Den Rednern von SPD, Linkspartei und Grünen schien es in der hitzigen und teils chaotischen Bundestagsdebatte am Donnerstag nicht einzuleuchten, dass Jung nicht gewusst haben soll, was Schneiderhan und Wichert gewusst haben müssen. Der Verteidigungsexperte der Linken, Paul Schäfer, brachte es auf den Punkt: Jung sei offenbar "entweder unehrlich oder unfähig". Schäfer forderte als Erster die Kanzlerin Angela Merkel auf, "Jung unverzüglich die Entlassungspapiere auszustellen".

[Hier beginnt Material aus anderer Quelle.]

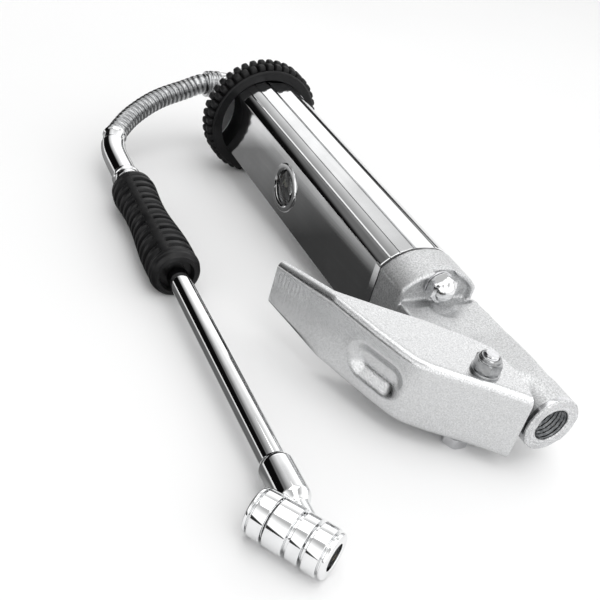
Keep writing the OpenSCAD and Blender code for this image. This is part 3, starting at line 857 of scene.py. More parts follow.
@dataclass
class Studio:
    """Camera, floor, lights and surroundings."""

    eye: tuple[float, float, float] = (-161.92, 211.4, 166.47)
    right: tuple[float, float, float] = (-0.42616, -0.87752, 0.21989)
    down: tuple[float, float, float] = (-0.54369, 0.05416, -0.83754)
    ahead: tuple[float, float, float] = (0.72305, -0.47648, -0.50017)
    lens: float = 57.0
    sky: float = 0.4
    level: float = 1.42
    backdrop: float = 0.93

    def camera(self) -> None:
        """Stand the camera where the view is taken from."""
        data = bpy.data.cameras.new("camera")
        data.lens = self.lens
        data.sensor_width = 36.0
        data.clip_start = 0.01
        cam = bpy.data.objects.new("camera", data)
        bpy.context.scene.collection.objects.link(cam)
        m = Matrix.Identity(4)
        columns = (np.array(self.right), -np.array(self.down), -np.array(self.ahead),
                   np.array(self.eye) * MM)
        for k, column in enumerate(columns):
            for row in range(3):
                m[row][k] = float(column[row])
        cam.matrix_world = m
        bpy.context.scene.camera = cam

    def build(self) -> None:
        """Make the floor, the lights and the surroundings."""
        scene = bpy.context.scene
        scene.view_settings.view_transform = "Standard"
        self._floor()
        self._world()
        self._lamp("overhead", (0.12, 0.0, 1.3), (0.08, 0.05, 0.0), 1.2, 6.0)
        self._lamp("behind", (-0.55, 0.1, 0.9), (0.1, 0.03, 0.0), 0.5, 1.2)

    def _lamp(self, name: str, at: tuple[float, float, float], to: tuple[float, float, float], size: float,
              power: float) -> None:
        """Set up a square soft box that looks at a point.

        Args:
            name: the lamp's name.
            at: where it stands, in metres.
            to: the point that it looks at, in metres.
            size: its side, in metres.
            power: its power in watts.
        """
        data = bpy.data.lights.new(name, "AREA")
        data.shape = "SQUARE"
        data.size = size
        data.energy = power
        lamp = bpy.data.objects.new(name, data)
        bpy.context.scene.collection.objects.link(lamp)
        lamp.location = at
        way = Matrix.Identity(3).col[0].copy()
        way[:] = [b - a for a, b in zip(at, to)]
        lamp.rotation_euler = way.to_track_quat("-Z", "Y").to_euler()

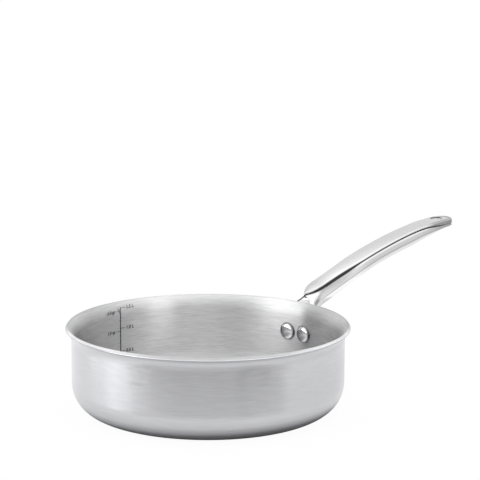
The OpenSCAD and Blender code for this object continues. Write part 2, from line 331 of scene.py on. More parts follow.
def revolveTree():  # turns a line of points about Z, closes its seam and poles
    net, (line, turns, weld, finish) = newTree(
        "revolve", {"Geometry": "Geometry", "Turns": "Int", "Weld": "Float", "Finish": "Material"})
    count = net.node("AttributeDomainSize", {"component": "MESH"}, {"Geometry": line}, "Point Count")
    columns = turns + 1
    grid = net.node("MeshGrid", inputs={
        "Vertices X": count, "Vertices Y": columns, "Size X": 1.0, "Size Y": 1.0})
    index = net.node("InputIndex")
    row = net.node("Math", {"operation": "FLOOR"}, {0: (index + 0.5) / columns})
    column = index - row * columns
    place = net.node("InputPosition")
    point = net.node("SampleIndex", {"data_type": "FLOAT_VECTOR", "domain": "POINT"},
                     {"Geometry": line, "Value": place, "Index": row})
    turned = net.node("ShaderNodeVectorRotate", {"rotation_type": "Z_AXIS"},
                      {"Vector": point, "Angle": column / turns * (2 * math.pi)})
    moved = net.node("SetPosition", inputs={"Geometry": grid, "Position": turned})
    welded = net.node("MergeByDistance", inputs={"Geometry": moved, "Distance": weld})
    return closeTree(net, welded, finish)


def grown(name, source, tree, values):  # the plain mesh that a tree makes from a source mesh
    holder = linkPiece(name + "Source", source)
    modifier = holder.modifiers.new("nodes", "NODES")
    modifier.node_group = tree
    for item in tree.interface.items_tree:
        if item.in_out == "INPUT" and item.name in values:
            modifier[item.identifier] = values[item.name]
    graph = bpy.context.evaluated_depsgraph_get()
    mesh = bpy.data.meshes.new_from_object(holder.evaluated_get(graph))
    bpy.data.objects.remove(holder)
    mesh.name = name
    return mesh


def outwards(mesh, sharp=35):  # normals recalculated, smooth with sharp edges kept
    work = bmesh.new()
    work.from_mesh(mesh)
    bmesh.ops.recalc_face_normals(work, faces=work.faces)
    work.to_mesh(mesh)
    work.free()
    mesh.shade_smooth()
    mesh.set_sharp_from_angle(angle=math.radians(sharp))
    return mesh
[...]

Dies schien Merkel nun nicht sofort im Sinn zu haben, als sie sich noch während Schäfers Rede auf der Regierungsbank neben den heutigen Arbeitsminister schob und begann, auf ihn einzureden.

Dieser setzte seine üblich fröhliche Plaudermiene auf und fasste die Kanzlerin auch vertraulich am Arm - den diese ihm sofort entzog. Dies befeuerte Spekulationen, sie könne Jung fallen lassen, um selbst nicht beschädigt zu werden.

Noch im Laufe des Vormittags kündigten Abgeordnete von SPD, Grünen und Linkspartei an, dass ihre Fraktionen einen Untersuchungsausschuss zum Luftangriff und zur Informationspolitik des Verteidigungsministeriums einrichten lassen wollten. Der Rechtsexperte der Linken, Wolfgang Neskovic, erklärte, da der Feldjäger-Bericht offenbar nicht nur Guttenberg, sondern auch den ermittelnden Staatsanwaltschaften vorenthalten worden sei, sei zu prüfen, ob "die Zurückhaltung von Informationen durch Angehörige des Bundesverteidigungsministeriums den Straftatbestand der Strafvereitlung erfüllen".